# START OF Source material

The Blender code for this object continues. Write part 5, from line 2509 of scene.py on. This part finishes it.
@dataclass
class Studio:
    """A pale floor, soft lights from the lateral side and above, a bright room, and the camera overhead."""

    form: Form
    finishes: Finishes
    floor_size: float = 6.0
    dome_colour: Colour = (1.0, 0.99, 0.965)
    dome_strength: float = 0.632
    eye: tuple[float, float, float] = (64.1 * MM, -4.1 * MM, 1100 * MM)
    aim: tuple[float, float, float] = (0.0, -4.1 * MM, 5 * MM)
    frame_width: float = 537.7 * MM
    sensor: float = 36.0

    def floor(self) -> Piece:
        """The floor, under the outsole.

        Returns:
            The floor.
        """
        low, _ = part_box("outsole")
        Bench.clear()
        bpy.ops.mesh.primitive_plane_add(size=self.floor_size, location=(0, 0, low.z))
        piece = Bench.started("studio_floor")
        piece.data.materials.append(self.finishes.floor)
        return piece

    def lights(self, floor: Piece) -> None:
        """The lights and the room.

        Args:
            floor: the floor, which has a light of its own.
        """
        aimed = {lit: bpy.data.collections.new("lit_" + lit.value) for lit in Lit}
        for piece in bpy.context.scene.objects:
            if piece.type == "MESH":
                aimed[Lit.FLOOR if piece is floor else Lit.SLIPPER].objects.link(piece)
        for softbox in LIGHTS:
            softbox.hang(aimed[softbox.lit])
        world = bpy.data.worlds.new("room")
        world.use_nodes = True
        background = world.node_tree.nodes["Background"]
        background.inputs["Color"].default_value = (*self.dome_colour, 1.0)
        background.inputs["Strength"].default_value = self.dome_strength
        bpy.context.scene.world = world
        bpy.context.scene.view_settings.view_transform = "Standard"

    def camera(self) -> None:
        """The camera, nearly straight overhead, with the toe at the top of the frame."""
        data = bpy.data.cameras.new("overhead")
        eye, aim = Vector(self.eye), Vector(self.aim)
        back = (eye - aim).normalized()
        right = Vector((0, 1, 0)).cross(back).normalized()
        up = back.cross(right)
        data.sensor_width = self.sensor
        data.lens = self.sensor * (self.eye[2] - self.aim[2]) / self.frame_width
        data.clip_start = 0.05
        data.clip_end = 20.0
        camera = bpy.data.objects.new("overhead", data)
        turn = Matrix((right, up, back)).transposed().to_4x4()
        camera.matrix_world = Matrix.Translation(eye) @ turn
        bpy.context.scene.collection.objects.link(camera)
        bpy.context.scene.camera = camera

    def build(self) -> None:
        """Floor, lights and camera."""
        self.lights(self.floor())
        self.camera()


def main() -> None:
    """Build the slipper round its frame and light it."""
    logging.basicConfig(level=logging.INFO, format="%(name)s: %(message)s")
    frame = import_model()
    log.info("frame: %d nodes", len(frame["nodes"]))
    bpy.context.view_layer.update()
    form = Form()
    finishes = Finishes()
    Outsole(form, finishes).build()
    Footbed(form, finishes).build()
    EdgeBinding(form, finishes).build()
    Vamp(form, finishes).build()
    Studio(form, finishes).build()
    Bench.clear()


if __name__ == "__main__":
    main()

# END OF Source material
# START OF Source material

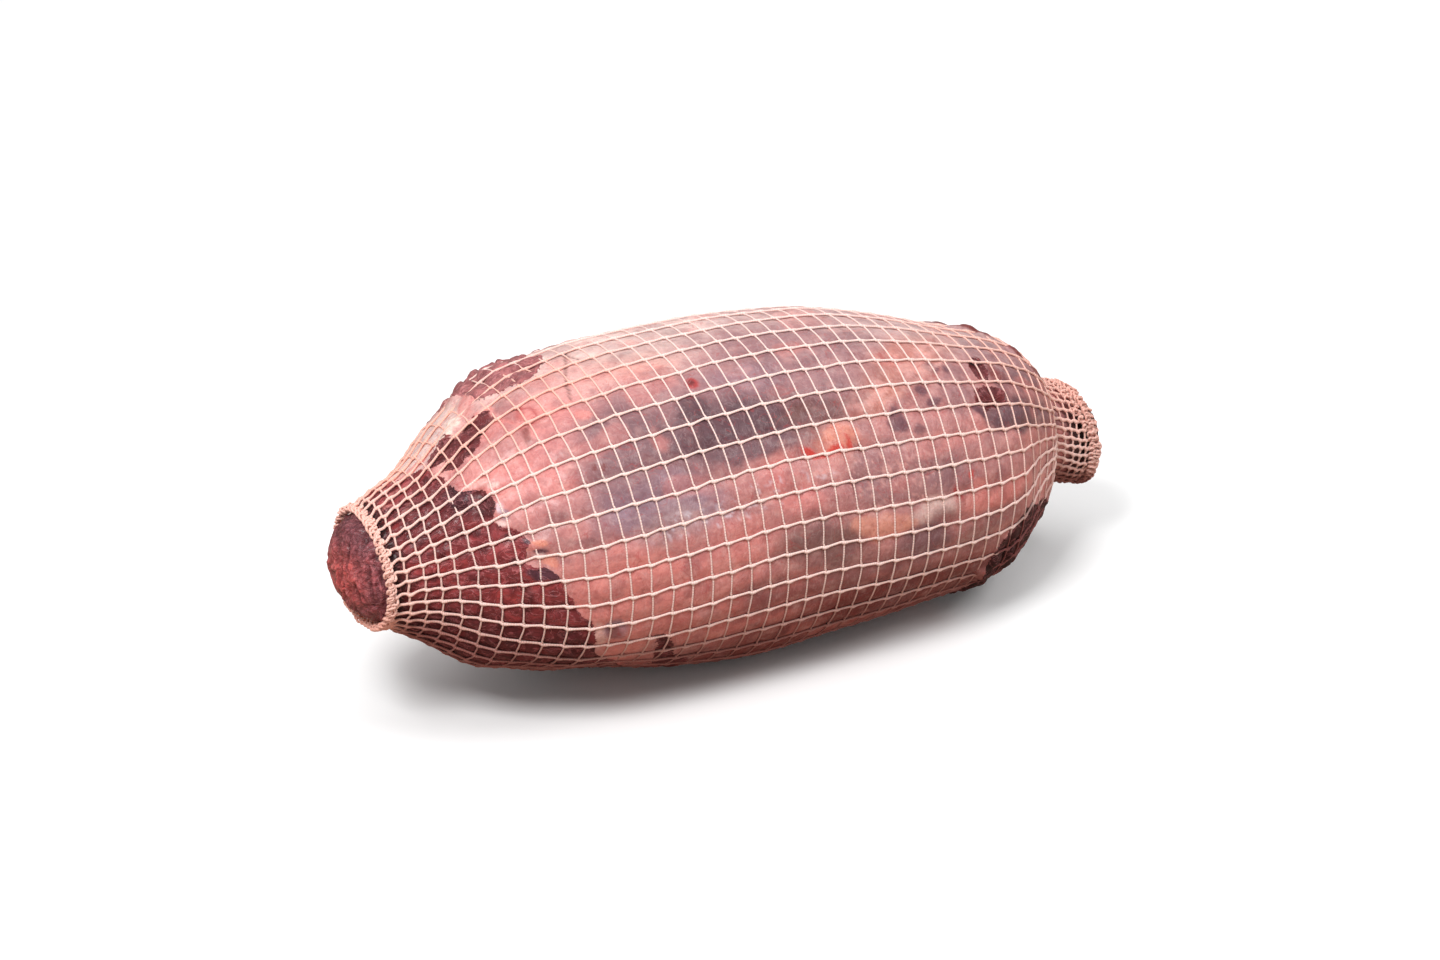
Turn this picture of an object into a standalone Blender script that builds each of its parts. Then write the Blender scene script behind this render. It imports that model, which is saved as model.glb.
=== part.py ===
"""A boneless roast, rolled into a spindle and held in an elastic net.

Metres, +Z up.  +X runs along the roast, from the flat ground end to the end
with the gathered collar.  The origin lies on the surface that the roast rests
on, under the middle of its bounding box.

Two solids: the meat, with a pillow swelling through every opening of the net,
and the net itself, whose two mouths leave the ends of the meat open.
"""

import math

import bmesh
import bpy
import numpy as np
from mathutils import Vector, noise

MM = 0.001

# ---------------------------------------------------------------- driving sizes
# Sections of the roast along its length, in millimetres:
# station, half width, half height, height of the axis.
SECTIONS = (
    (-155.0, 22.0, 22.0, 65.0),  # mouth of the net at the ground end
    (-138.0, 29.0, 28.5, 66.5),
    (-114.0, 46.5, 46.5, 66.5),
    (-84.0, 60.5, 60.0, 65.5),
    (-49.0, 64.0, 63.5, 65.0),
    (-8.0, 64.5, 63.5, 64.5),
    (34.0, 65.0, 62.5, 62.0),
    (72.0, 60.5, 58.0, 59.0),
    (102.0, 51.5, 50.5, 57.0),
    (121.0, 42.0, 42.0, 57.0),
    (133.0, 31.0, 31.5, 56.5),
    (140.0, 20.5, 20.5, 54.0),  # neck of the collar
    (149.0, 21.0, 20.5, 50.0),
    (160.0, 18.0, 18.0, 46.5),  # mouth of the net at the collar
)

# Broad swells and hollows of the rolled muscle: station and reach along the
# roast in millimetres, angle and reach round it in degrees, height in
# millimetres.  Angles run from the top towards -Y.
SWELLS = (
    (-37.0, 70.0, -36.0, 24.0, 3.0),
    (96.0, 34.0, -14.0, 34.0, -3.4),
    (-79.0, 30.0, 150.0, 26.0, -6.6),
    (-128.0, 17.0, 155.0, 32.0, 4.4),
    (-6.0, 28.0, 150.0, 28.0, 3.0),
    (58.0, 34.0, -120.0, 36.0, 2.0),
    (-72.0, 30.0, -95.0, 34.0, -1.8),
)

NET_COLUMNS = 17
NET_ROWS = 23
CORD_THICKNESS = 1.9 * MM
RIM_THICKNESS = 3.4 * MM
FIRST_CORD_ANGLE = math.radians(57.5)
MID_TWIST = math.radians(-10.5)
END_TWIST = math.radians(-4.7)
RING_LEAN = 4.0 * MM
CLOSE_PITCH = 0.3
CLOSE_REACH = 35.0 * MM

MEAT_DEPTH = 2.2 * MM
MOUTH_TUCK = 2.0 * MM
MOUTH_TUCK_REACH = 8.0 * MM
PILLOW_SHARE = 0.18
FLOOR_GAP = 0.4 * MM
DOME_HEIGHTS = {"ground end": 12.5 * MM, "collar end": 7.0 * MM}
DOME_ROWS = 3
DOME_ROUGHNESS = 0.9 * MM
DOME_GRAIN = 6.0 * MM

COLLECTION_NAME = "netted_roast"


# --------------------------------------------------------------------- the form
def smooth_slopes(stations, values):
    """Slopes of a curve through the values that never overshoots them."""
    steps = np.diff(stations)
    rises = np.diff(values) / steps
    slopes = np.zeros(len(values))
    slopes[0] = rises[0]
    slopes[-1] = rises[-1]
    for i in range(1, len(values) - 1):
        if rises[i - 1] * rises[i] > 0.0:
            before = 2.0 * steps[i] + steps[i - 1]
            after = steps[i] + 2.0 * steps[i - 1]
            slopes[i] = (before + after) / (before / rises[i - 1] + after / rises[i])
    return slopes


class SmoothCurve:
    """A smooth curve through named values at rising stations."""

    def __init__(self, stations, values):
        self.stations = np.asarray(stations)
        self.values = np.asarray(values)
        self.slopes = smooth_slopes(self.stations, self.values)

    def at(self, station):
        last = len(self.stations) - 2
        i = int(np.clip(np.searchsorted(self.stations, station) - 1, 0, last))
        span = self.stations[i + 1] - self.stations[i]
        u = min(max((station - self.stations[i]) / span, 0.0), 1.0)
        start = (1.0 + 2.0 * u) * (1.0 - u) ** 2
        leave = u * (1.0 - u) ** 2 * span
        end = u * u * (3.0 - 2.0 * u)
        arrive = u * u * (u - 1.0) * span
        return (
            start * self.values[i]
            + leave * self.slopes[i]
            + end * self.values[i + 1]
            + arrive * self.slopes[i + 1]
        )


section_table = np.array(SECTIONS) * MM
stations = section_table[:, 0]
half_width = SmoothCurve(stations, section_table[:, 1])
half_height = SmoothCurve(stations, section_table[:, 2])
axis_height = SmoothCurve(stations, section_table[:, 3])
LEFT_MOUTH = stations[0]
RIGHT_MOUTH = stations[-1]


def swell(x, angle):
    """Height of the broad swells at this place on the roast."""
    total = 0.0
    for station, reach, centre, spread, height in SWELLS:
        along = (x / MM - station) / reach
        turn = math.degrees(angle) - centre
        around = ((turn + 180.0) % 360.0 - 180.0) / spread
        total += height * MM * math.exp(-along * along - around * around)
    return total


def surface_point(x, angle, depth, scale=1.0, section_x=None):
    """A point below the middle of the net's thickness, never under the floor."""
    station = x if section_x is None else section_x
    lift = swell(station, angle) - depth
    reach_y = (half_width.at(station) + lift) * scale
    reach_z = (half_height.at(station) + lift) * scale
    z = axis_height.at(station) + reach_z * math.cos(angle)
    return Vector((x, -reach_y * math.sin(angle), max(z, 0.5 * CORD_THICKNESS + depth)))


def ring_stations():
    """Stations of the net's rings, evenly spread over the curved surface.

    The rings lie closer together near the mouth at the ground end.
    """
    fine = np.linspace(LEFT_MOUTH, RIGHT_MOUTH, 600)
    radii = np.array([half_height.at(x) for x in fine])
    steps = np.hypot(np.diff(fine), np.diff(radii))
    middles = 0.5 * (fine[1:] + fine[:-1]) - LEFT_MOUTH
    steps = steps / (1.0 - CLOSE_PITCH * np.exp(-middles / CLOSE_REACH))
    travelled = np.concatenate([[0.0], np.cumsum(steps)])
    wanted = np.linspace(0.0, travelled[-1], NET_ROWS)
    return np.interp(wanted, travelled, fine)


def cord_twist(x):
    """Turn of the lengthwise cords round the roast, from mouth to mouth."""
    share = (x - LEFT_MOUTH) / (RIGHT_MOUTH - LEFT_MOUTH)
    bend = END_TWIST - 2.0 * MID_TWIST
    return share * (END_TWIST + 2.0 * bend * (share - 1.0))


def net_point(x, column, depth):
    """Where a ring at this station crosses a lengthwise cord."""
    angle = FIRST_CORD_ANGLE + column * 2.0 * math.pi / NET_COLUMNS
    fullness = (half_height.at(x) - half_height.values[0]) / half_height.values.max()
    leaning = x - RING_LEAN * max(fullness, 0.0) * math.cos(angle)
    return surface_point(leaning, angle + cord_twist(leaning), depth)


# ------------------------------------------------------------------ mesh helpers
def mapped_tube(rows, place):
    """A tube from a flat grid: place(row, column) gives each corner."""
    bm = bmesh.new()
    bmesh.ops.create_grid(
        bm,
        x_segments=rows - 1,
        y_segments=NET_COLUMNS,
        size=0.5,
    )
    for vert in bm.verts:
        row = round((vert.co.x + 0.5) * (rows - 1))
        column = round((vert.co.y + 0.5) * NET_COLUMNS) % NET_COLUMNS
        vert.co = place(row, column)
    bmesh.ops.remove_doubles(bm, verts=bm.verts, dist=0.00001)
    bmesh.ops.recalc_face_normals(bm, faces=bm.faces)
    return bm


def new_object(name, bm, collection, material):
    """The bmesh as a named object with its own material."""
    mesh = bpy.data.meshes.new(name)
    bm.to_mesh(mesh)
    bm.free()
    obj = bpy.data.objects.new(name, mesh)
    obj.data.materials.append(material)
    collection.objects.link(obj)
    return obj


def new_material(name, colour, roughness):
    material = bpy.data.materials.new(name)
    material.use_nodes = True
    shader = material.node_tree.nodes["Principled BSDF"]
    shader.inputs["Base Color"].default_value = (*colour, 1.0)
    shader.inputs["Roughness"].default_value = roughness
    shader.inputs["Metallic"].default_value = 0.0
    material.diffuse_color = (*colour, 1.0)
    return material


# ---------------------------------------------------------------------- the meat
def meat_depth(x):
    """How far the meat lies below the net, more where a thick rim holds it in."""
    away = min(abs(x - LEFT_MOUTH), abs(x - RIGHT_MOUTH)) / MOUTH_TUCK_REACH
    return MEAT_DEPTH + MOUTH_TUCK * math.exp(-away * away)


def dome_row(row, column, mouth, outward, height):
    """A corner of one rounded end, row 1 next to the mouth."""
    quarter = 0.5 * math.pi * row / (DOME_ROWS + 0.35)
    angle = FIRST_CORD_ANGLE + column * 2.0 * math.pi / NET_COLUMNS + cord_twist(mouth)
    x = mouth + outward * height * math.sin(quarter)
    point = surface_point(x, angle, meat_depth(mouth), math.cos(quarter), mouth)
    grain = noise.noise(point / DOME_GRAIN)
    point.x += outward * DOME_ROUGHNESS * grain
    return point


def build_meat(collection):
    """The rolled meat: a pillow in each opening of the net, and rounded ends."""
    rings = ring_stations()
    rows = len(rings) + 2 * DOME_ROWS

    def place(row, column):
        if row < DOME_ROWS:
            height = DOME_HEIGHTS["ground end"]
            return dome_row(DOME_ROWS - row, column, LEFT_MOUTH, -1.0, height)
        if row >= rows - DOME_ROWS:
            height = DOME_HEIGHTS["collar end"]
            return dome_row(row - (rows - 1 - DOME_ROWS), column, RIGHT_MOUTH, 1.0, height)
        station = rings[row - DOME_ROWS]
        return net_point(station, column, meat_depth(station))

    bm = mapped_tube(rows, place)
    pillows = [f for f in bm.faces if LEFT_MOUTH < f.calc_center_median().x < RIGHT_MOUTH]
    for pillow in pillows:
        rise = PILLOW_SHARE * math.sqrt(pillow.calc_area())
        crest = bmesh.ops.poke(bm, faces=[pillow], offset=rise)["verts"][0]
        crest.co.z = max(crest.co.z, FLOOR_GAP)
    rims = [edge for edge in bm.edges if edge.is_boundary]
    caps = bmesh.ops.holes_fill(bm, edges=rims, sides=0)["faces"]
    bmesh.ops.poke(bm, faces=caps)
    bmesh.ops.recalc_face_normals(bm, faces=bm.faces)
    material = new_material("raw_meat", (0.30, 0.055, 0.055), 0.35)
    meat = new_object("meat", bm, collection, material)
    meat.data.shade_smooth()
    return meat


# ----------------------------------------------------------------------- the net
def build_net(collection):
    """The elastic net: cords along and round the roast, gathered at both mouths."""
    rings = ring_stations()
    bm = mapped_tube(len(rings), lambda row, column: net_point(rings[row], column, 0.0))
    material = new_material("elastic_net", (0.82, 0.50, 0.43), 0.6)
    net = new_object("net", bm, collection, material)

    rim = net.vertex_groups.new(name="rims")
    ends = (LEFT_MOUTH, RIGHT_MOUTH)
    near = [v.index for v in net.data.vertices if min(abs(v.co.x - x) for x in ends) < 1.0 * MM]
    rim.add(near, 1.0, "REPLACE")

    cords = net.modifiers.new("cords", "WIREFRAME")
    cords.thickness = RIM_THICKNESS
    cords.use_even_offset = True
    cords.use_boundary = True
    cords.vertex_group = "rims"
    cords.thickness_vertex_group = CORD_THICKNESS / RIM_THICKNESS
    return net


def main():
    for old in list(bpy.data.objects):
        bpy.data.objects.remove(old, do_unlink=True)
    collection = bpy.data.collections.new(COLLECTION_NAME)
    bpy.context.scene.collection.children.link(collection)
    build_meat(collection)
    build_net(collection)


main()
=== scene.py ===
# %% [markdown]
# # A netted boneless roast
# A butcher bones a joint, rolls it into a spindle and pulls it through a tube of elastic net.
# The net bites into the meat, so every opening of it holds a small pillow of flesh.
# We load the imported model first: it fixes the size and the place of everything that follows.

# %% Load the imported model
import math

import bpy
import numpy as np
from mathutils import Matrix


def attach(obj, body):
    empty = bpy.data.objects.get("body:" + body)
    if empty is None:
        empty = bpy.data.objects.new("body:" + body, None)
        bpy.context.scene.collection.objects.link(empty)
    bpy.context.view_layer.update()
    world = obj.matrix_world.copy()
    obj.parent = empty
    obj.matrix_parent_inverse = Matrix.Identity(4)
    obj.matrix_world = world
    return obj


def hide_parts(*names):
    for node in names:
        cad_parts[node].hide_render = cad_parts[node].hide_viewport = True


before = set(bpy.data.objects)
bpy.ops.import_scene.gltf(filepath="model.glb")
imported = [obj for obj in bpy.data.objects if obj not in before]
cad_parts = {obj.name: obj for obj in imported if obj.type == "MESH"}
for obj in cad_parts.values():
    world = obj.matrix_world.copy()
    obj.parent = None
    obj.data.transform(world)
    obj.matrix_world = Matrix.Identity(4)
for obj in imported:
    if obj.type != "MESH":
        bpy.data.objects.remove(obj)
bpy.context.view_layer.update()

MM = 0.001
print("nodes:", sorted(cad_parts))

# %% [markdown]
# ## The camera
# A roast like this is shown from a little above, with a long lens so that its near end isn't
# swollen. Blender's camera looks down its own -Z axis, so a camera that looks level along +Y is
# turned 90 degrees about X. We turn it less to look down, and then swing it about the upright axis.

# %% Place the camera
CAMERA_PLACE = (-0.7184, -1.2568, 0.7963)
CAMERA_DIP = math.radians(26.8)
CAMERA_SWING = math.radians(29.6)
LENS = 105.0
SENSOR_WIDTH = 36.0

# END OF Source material

■ **Objective**:
Nothing but the lines from the one with "cords.thickness_vertex_group = CORD_THICKNESS" to the one with "# The net bites" should be echoed, both of them included, exactly as written.

■ **Task answer**:
    cords.thickness_vertex_group = CORD_THICKNESS / RIM_THICKNESS
    return net


def main():
    for old in list(bpy.data.objects):
        bpy.data.objects.remove(old, do_unlink=True)
    collection = bpy.data.collections.new(COLLECTION_NAME)
    bpy.context.scene.collection.children.link(collection)
    build_meat(collection)
    build_net(collection)


main()
=== scene.py ===
# %% [markdown]
# # A netted boneless roast
# A butcher bones a joint, rolls it into a spindle and pulls it through a tube of elastic net.
# The net bites into the meat, so every opening of it holds a small pillow of flesh.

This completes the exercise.